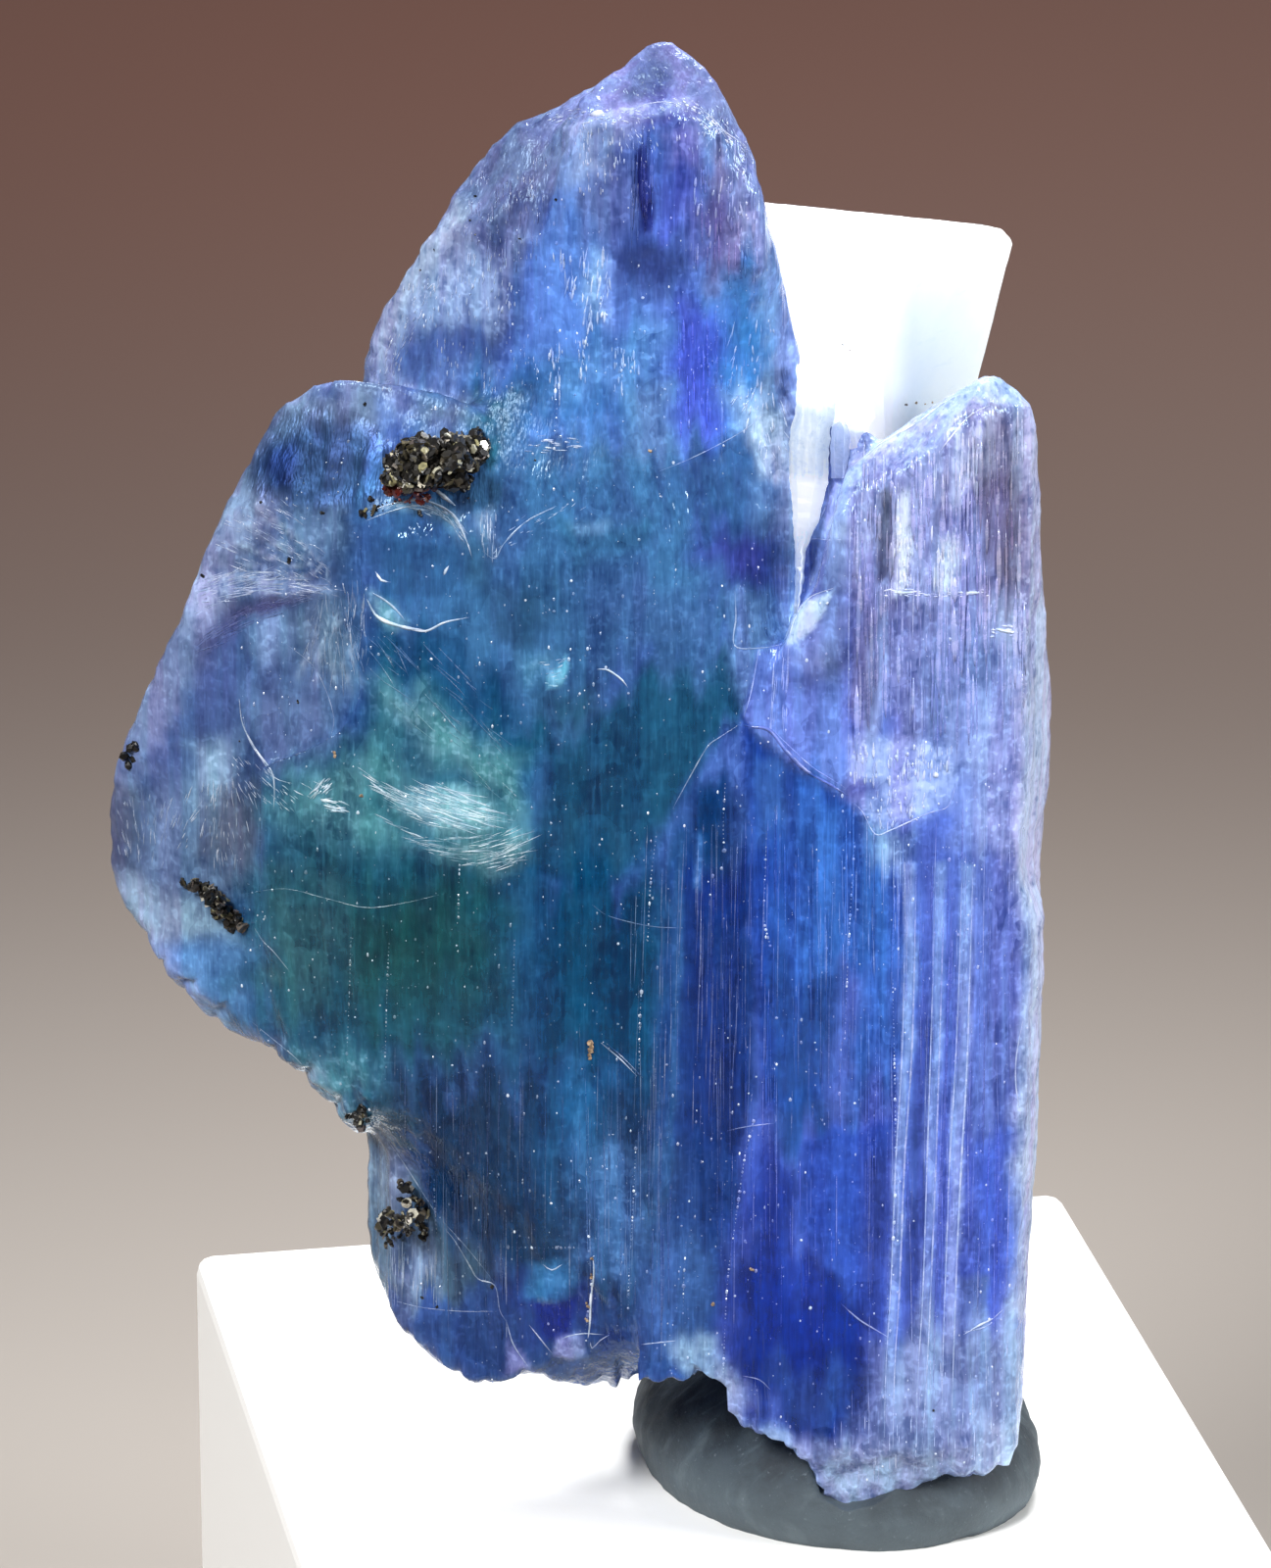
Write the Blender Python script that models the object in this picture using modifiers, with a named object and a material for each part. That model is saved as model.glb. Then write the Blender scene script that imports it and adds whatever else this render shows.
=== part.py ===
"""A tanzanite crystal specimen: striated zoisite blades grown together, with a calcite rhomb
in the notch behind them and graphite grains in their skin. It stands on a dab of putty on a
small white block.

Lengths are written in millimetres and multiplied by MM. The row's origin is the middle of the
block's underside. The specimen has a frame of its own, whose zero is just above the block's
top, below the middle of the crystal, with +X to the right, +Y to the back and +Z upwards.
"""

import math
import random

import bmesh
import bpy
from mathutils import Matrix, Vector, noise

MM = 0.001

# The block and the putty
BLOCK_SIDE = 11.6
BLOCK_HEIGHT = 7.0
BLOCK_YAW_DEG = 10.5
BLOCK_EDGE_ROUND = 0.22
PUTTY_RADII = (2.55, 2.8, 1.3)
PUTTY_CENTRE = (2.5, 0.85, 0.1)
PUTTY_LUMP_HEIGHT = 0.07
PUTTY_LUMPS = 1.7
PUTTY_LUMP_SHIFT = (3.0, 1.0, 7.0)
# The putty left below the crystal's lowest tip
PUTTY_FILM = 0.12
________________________
WHAT YOU ARE ASKED TO DO
Without leaving anything out, quote all the data.

SOLUTION BELOW
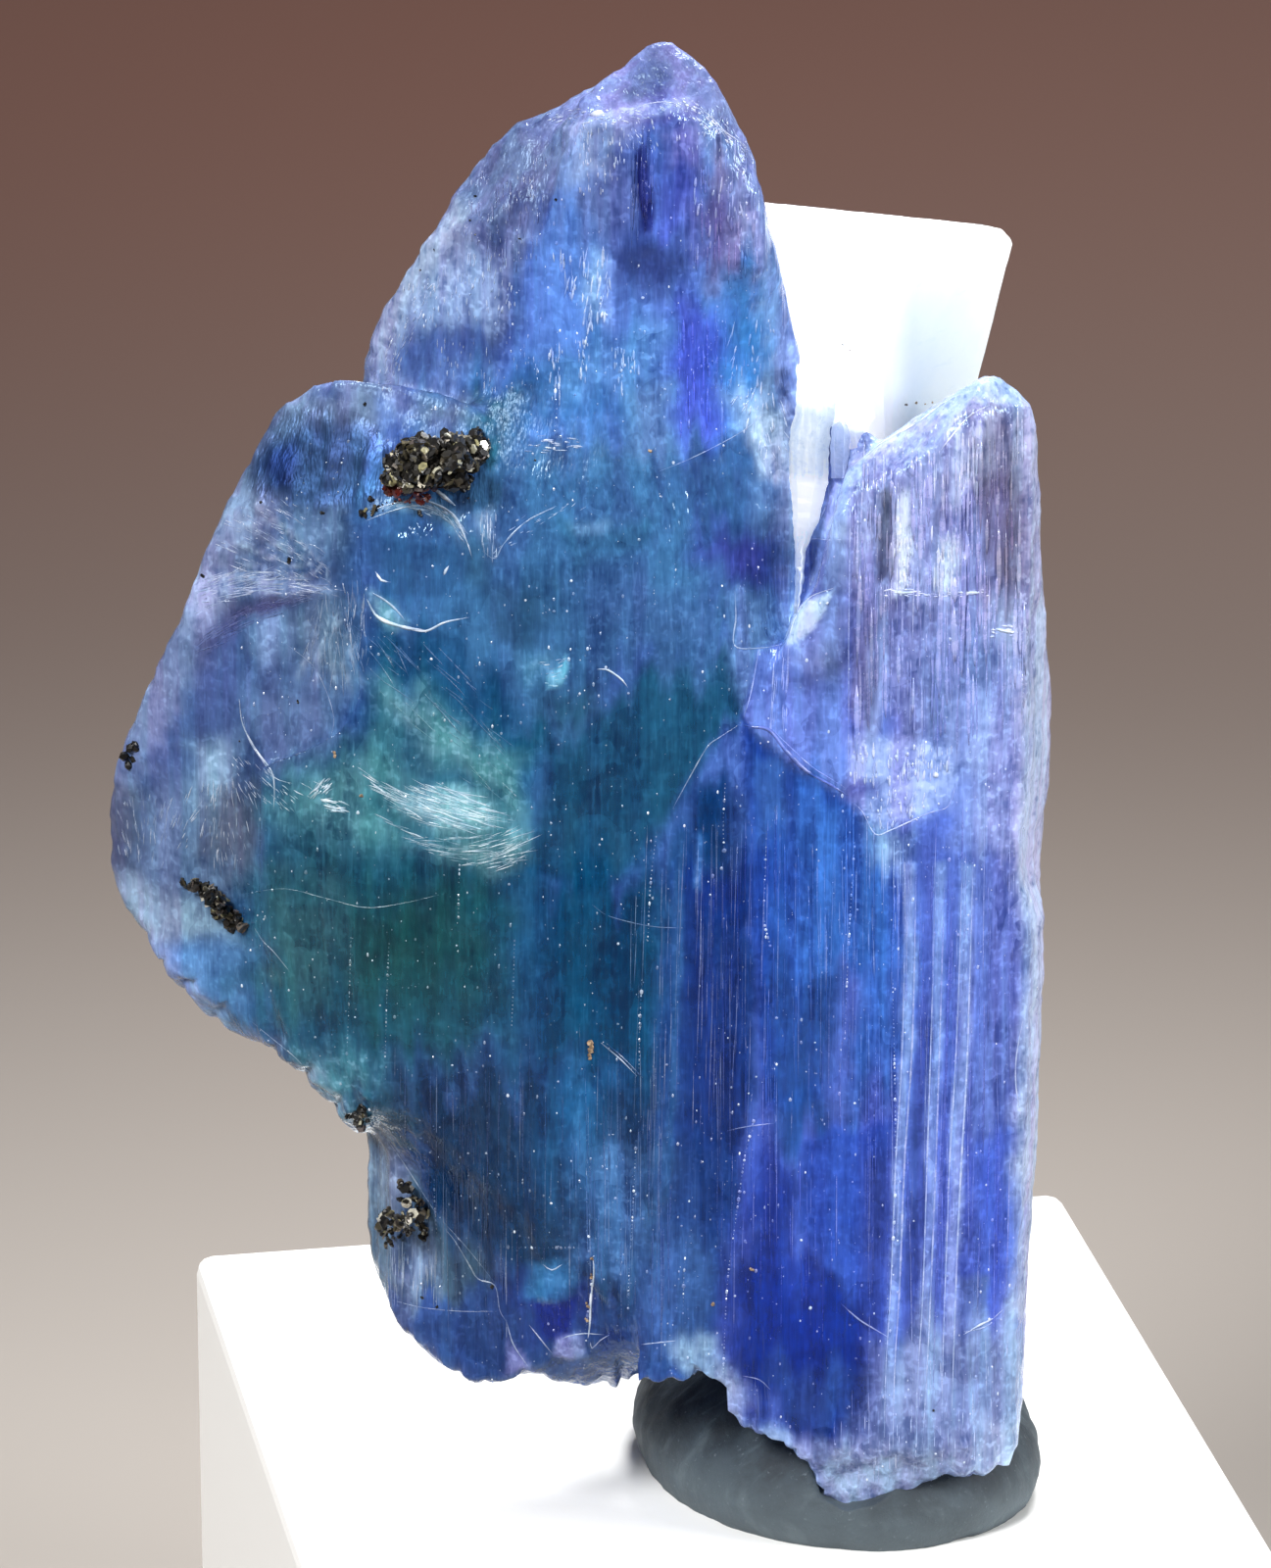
Write the Blender Python script that models the object in this picture using modifiers, with a named object and a material for each part. That model is saved as model.glb. Then write the Blender scene script that imports it and adds whatever else this render shows.
=== part.py ===
"""A tanzanite crystal specimen: striated zoisite blades grown together, with a calcite rhomb
in the notch behind them and graphite grains in their skin. It stands on a dab of putty on a
small white block.

Lengths are written in millimetres and multiplied by MM. The row's origin is the middle of the
block's underside. The specimen has a frame of its own, whose zero is just above the block's
top, below the middle of the crystal, with +X to the right, +Y to the back and +Z upwards.
"""

import math
import random

import bmesh
import bpy
from mathutils import Matrix, Vector, noise

MM = 0.001

# The block and the putty
BLOCK_SIDE = 11.6
BLOCK_HEIGHT = 7.0
BLOCK_YAW_DEG = 10.5
BLOCK_EDGE_ROUND = 0.22
PUTTY_RADII = (2.55, 2.8, 1.3)
PUTTY_CENTRE = (2.5, 0.85, 0.1)
PUTTY_LUMP_HEIGHT = 0.07
PUTTY_LUMPS = 1.7
PUTTY_LUMP_SHIFT = (3.0, 1.0, 7.0)
# The putty left below the crystal's lowest tip
PUTTY_FILM = 0.12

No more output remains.